Are We Truly Prepared for Generative AI?
Tech loves shiny new things, and jumps in feet first, with no consideration for a possible dystopian underbelly
ChatGPT as it is still relatively early days, although elements of it – re AI - have been there for quite some time. OpenAI’s ChatGPT is a definite disruptor, even more than Facebook was in its day, when it heralded the Age of Social, but this time, sans Mark Zuckerberg’s ego and/or iron-fisted control. Yet, or as far as we know. But when was the last time we stopped and considered the dystopian side of the shiny new thing before we realized that, say, our privacy and personal data would be gone, perhaps forever, or worse, thanks to, say, a communications assist?
As a writer, we will tell you that, while AI may correct our typos, since we key so quickly, great. As for its grammatical suggestions or recommendations for completing a sentence or thought? AI is clearly not an original thinker and is wrong 90+% of the time – without exaggeration.
ChatGPT has become so ubiquitous that after just six weeks of having been released, OpenAI’s valuation went from zero to $29B, and lest we forget, since CEO Sam Altman seems to get most of the headlines, the company was co-founded by Elon Musk, speaking of ubiquitous and of course, for the “benefit of humanity.”
There are school systems that are banning the use of ChatGPT for assignments and for the record, Cheat, as we like to call it, isn’t always accurate. In fact, Stack Overflow banned it for Constantly Giving Wrong Answer. Still, there are parents who believe that there’s no problem with their kids using it, as it will help them with their homework by doing the research for them and saving them time. Well, isn’t learning to do research part of the skillset that schools teach? And a life skill? Finding and sorting out facts - you know, analysis, critical thinking. But we are a species who loves shortcuts. Aren’t quick weight loss diets always a goldmine? Why change patterns and habits when there’s a pill for that?

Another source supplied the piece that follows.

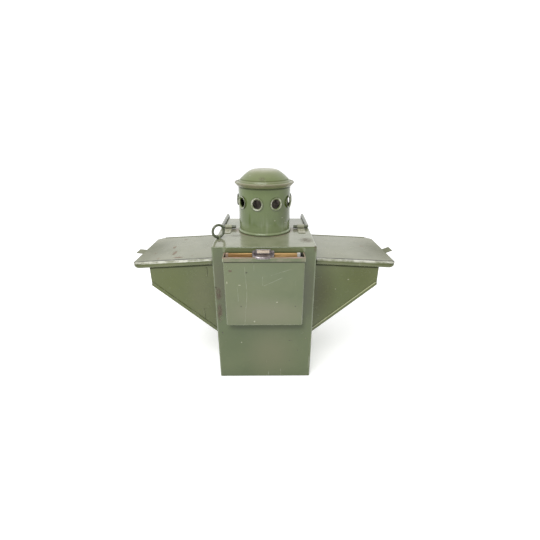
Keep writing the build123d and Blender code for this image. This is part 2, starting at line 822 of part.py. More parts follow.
# leaf spring riveted by the knob's shank, pressing on the edge of the opening
with BuildPart() as door_catch:
    with BuildSketch(Plane(origin=(0, 0, knob_z - 8), x_dir=(1, 0, 0), z_dir=(0, 0, 1))):
        with BuildLine():
            Polyline(
                (knob_x - 6, door_y), (door_half - 0.8, door_y), (door_half - 0.8, door_y - 3.4),
                (door_half - 2.4, door_y - 6.4), (door_half - 3.0, door_y - 6.0),
                (door_half - 1.6, door_y - 3.2), (door_half - 1.6, door_y - 0.8),
                (knob_x - 6, door_y - 0.8), close=True,
            )
        make_face()
    extrude(amount=16)

save(door_hinge_leaf.part, "door_hinge_leaf")
save(door_hinge_pin.part, "door_hinge_pin")
save(rear_door.part - door_knob.part, "rear_door")
save(door_catch.part - door_knob.part, "door_catch")
save(door_knob.part, "door_knob")

# ---------------------------------------------------------------- fuel tank

socket_radius = 24.0
neck_x = -50.0
neck_y = tank_y + 48.0
neck_radius = 12.0

with BuildPart() as fuel_tank:
    with BuildSketch(Plane.XY.offset(sheet)):
        with Locations((0, tank_y)):
            RectangleRounded(2 * tank_half, 2 * tank_half, 12)
    extrude(amount=tank_height)
    fillet(faces().sort_by(Axis.Z)[-1].edges(), 4)
    with BuildSketch(Plane.XY.offset(2 * sheet)):
        with Locations((0, tank_y)):
            RectangleRounded(2 * (tank_half - sheet), 2 * (tank_half - sheet), 10.8)
    extrude(amount=tank_height - 2 * sheet, mode=Mode.SUBTRACT)
    with BuildSketch(Plane.XY.offset(burner_z - 0.5)):
        with Locations((0, tank_y)):
            Circle(socket_radius)
        with Locations((neck_x, neck_y)):
            Circle(neck_radius)
    extrude(amount=7.0)
    with BuildSketch(Plane.XY.offset(burner_z - 3)):
        with Locations((0, tank_y)):
            Circle(socket_radius - 1.2)
        with Locations((neck_x, neck_y)):
            Circle(neck_radius - 1.2)
    extrude(amount=12, mode=Mode.SUBTRACT)

save(fuel_tank.part, "fuel_tank")

neck_top = burner_z + 6.5

with BuildPart() as filler_gasket:
    with BuildSketch(Plane.XY.offset(neck_top + rest_gap)):
        with Locations((neck_x, neck_y)):
            Circle(neck_radius + 0.4)
            Circle(neck_radius - 3.0, mode=Mode.SUBTRACT)
    extrude(amount=1.0)

with BuildPart() as filler_cap:
    with BuildSketch(Plane.XY.offset(burner_z + 1.0)):
        with Locations((neck_x, neck_y)):
            RegularPolygon(neck_radius + 3.0, 16)
    extrude(amount=neck_top + rest_gap + 1.0 + sheet - burner_z - 1.0)
    with BuildSketch(Plane.XY.offset(burner_z)):
        with Locations((neck_x, neck_y)):
            Circle(neck_radius + slide_gap)
    extrude(amount=neck_top + rest_gap + 1.0 - burner_z, mode=Mode.SUBTRACT)

save(filler_gasket.part, "filler_gasket")
save(filler_cap.part, "filler_cap")

# ---------------------------------------------------------------- burner

wick_half_w = 17.0
wick_half_t = 1.5
wick_fit = 0.35
tube_wall = 0.8
tube_top = burner_z + 46.0
wick_rest_low = sheet + 12.0
wheel_radius = 5.0
spindle_radius = 1.5
spindle_x = wick_half_t + wick_fit + wheel_radius
spindle_z = burner_z + 17.0
spindle_end = half_d - 16.0


def spindle_plane(y):
    return Plane(origin=(spindle_x, y, spindle_z), x_dir=(1, 0, 0), z_dir=(0, 1, 0))


# screwed collar and cup that carries the wick tube
with BuildPart() as burner_collar:
    with BuildSketch(Plane.XY.offset(burner_z + 6.5)):
        with Locations((0, tank_y)):
            Circle(socket_radius + 3)
    extrude(amount=17.5)
    fillet(faces().sort_by(Axis.Z)[-1].edges(), 3)
    with BuildSketch(Plane.XY.offset(burner_z + 6.5)):
        with Locations((0, tank_y)):
            Circle(socket_radius + 1)
    extrude(amount=16.3, mode=Mode.SUBTRACT)
    with BuildSketch(Plane.XY.offset(burner_z + 6.5)):
        with Locations((0, tank_y)):
            Circle(socket_radius + 3)
            Circle(socket_radius - 2, mode=Mode.SUBTRACT)
    extrude(amount=1.2)
    with BuildSketch(Plane.XY.offset(burner_z + 20)):
        with Locations((0, tank_y)):
            Rectangle(2 * (wick_half_t + wick_fit + tube_wall), 2 * (wick_half_w + wick_fit + tube_wall))
    extrude(amount=8, mode=Mode.SUBTRACT)
    with BuildSketch(spindle_plane(tank_y)):
        Circle(spindle_radius + run_fit)
    extrude(amount=60, both=True, mode=Mode.SUBTRACT)

with BuildPart() as wick_tube:
    outer_t = wick_half_t + wick_fit + tube_wall
    outer_w = wick_half_w + wick_fit + tube_wall
    with BuildSketch(Plane.XY.offset(burner_z - 8)):
        with Locations((0, tank_y)):
            Rectangle(2 * outer_t, 2 * outer_w)
            Rectangle(2 * (outer_t - tube_wall), 2 * (outer_w - tube_wall), mode=Mode.SUBTRACT)
    extrude(amount=tube_top - burner_z + 8)
    with BuildSketch(Plane.XY.offset(spindle_z - 6)):
        with Locations((outer_t, tank_y)):
            Rectangle(2 * outer_t - 1.0, 20)
    extrude(amount=12, mode=Mode.SUBTRACT)

with BuildPart() as wick:
    with BuildSketch(Plane.XY.offset(wick_rest_low)):
        with Locations((0, tank_y)):
            Rectangle(2 * wick_half_t, 2 * wick_half_w)
    extrude(amount=tube_top + 1.0 - wick_rest_low)

with BuildPart() as wick_spindle:
    with BuildSketch(spindle_plane(tank_y - socket_radius - 5)):
        Circle(spindle_radius)
    extrude(amount=spindle_end - tank_y + socket_radius + 5)
    with BuildSketch(spindle_plane(tank_y - 7)):
        Circle(wheel_radius - 0.6)
        with PolarLocations(wheel_radius - 0.8, 12):
            Rectangle(1.0, 1.0)
    extrude(amount=14)

with BuildPart() as wick_knob:
    with BuildSketch(spindle_plane(spindle_end - 6)):
        Circle(9.0)
        with PolarLocations(9.0, 24):
            Circle(0.5, mode=Mode.SUBTRACT)
        Circle(spindle_radius, mode=Mode.SUBTRACT)
    extrude(amount=6)

gallery_low = burner_z + 24.0
chimney_low = burner_z + 29.0
chimney_radius = 26.0

# perforated ring with four prongs that holds the chimney and the cone
with BuildPart() as burner_gallery:
    with BuildSketch(Plane.XY.offset(gallery_low)):
        with Locations((0, tank_y)):
            Circle(chimney_radius + 4)
            Rectangle(2 * outer_t + 0.6, 2 * outer_w + 0.6, mode=Mode.SUBTRACT)
            with PolarLocations(15.5, 12, start_angle=15):
                Circle(1.8, mode=Mode.SUBTRACT)
    extrude(amount=1.2)
    with BuildSketch(Plane.XY.offset(gallery_low)):
        with Locations((0, tank_y)):
            Circle(chimney_radius + 4)
            Circle(chimney_radius + 3, mode=Mode.SUBTRACT)
    extrude(amount=5.0)
    with BuildSketch(Plane.XY.offset(gallery_low)):
        with Locations((0, tank_y)):
            Circle(chimney_radius + 4)
            Circle(chimney_radius - 2.2, mode=Mode.SUBTRACT)
    extrude(amount=5.0)
    with BuildSketch(Plane.XY.offset(gallery_low)):
        with Locations((0, tank_y)):
            with PolarLocations(chimney_radius + 1.4, 4, start_angle=45):
                Rectangle(1.2, 8)
    extrude(amount=17)

# dome with a slot over the wick tube
with BuildPart() as draft_cone:
    with BuildSketch(drum_plane):
        with BuildLine():
            Polyline(
                (19.0, gallery_low + 1.2), (19.8, gallery_low + 1.2), (19.8, gallery_low + 14),
                (15.0, gallery_low + 23), (0.0, gallery_low + 26), (0.0, gallery_low + 25.2),
                (14.6, gallery_low + 22.3), (19.0, gallery_low + 13.8), close=True,
            )
        make_face()
    revolve(axis=drum_axis)
    with BuildSketch(Plane.XY.offset(gallery_low + 10)):
        with Locations((0, tank_y)):
            Rectangle(9, 2 * outer_w + 1.0)
    extrude(amount=30, mode=Mode.SUBTRACT)

with BuildPart() as lamp_chimney:
    with BuildSketch(drum_plane):
        with BuildLine():
            Polyline(
                (chimney_radius - 1.5, chimney_low), (chimney_radius, chimney_low),
                (chimney_radius, chimney_low + 18), (chimney_radius + 6, chimney_low + 45),
                (chimney_radius + 6, chimney_low + 70), (chimney_radius - 3, chimney_low + 110),
                (chimney_radius - 3, chimney_low + 225), (chimney_radius - 4.5, chimney_low + 225),
                (chimney_radius - 4.5, chimney_low + 109.6), (chimney_radius + 4.5, chimney_low + 69.7),
                (chimney_radius + 4.5, chimney_low + 45.3), (chimney_radius - 1.5, chimney_low + 18.3),
                close=True,
            )
        make_face()
    revolve(axis=drum_axis)

save(burner_collar.part, "burner_collar")
save(wick_tube.part, "wick_tube")
save(wick.part, "wick")
save(wick_spindle.part, "wick_spindle")
save(wick_knob.part, "wick_knob")
save(burner_gallery.part, "burner_gallery")
save(draft_cone.part, "draft_cone")
save(lamp_chimney.part, "lamp_chimney")
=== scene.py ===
import bpy
import json
import math
from mathutils import Euler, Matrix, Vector


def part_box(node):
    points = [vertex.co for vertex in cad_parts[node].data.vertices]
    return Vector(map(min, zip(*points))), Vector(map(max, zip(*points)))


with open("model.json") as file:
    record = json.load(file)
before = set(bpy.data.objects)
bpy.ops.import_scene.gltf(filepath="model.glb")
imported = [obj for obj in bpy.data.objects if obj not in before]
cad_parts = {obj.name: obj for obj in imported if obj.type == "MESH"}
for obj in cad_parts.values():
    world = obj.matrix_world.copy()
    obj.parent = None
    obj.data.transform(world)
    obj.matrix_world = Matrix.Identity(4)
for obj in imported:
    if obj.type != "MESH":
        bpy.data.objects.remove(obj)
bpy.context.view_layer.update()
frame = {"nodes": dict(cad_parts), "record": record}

MM = 0.001


def span(node):
    """Low and high corners of a node's box, in millimetres."""
    low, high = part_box(node)
    return [value / MM for value in low], [value / MM for value in high]


# ------------------------------------------------------------------ places on the object, in millimetres

casing_low, casing_high = span("casing_shell")
pocket_low, pocket_high = span("front_pocket")
drum_low, drum_high = span("flue_drum")
cap_low, cap_high = span("flue_cap")
lid_low, lid_high = span("right_lid")
wing_low, wing_high = span("right_wing_box")
seam_low, seam_high = span("right_wing_bottom")
board_end_high = span("slide_end_cap_right")[1]

drum_centre_y = (cap_low[1] + cap_high[1]) / 2
LINER_TO_DRUM = 1.4
drum_radius = span("inner_flue")[1][0] + LINER_TO_DRUM
HEM_HEIGHT = 8.0
HEM_PROUD = 1.8


def on_casing(x, z):
    return x, casing_low[1], z


def on_plate(x, y):
    return x, y, casing_high[2]


def on_pocket(x, z):
    return x, pocket_low[1] + HEM_PROUD, z


def on_wing(x, z):
    return x, wing_low[1], z


# ------------------------------------------------------------------ node helper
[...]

Critical thinking can be difficult enough without Cheat there, and remember, it’s scraping information from the internet, and is that enough? For example, we’re suddenly being told that gas stoves are dangerous – even potentially toxic due to the gases they emit. Google it and those are the top results, re the ‘dangers.’ The research came out of a Stanford University study. In fact, Beyond headlines, (there are) no proven health benefits of an electric range (Gast stoves and the mythical health risks). Not reported far and wide from the Stanford study was that “The researchers sealed their test kitchens in plastic tarps to concentrate the emissions so they would be easier to measure. While this is a novel and interesting method, the study results are useless for evaluating health-based exposures because no kitchen is set up like that. In other words, they weren’t simulating a real-life cooking experience.”
So, why the sudden demonization of gas stoves, considering that they’ve been around for literally hundreds of years? With the European energy crisis, the US has doubled its LNG (liquified natural gas) exports to the continent. Switch to electric? We already have an aging and overburdened grid. Then again, in which alternate universe are bureaucrats and/or politicians long-term thinkers or planners?
We thought ‘gaslighting’ was last year’s word of the year. Guess the year is still young…
Re the ‘dangers’ of gas stoves/the US’s need for LNG to ship to Europe, not sure that Cheat would recognize that arc without the research/analysis/critical thinking of a carbon-based life form and make the connection that the ‘dangers’ posed by the gas emissions may be driven by politics and at the end of the day, may be nothing more than just so much hot air. Onward and forward.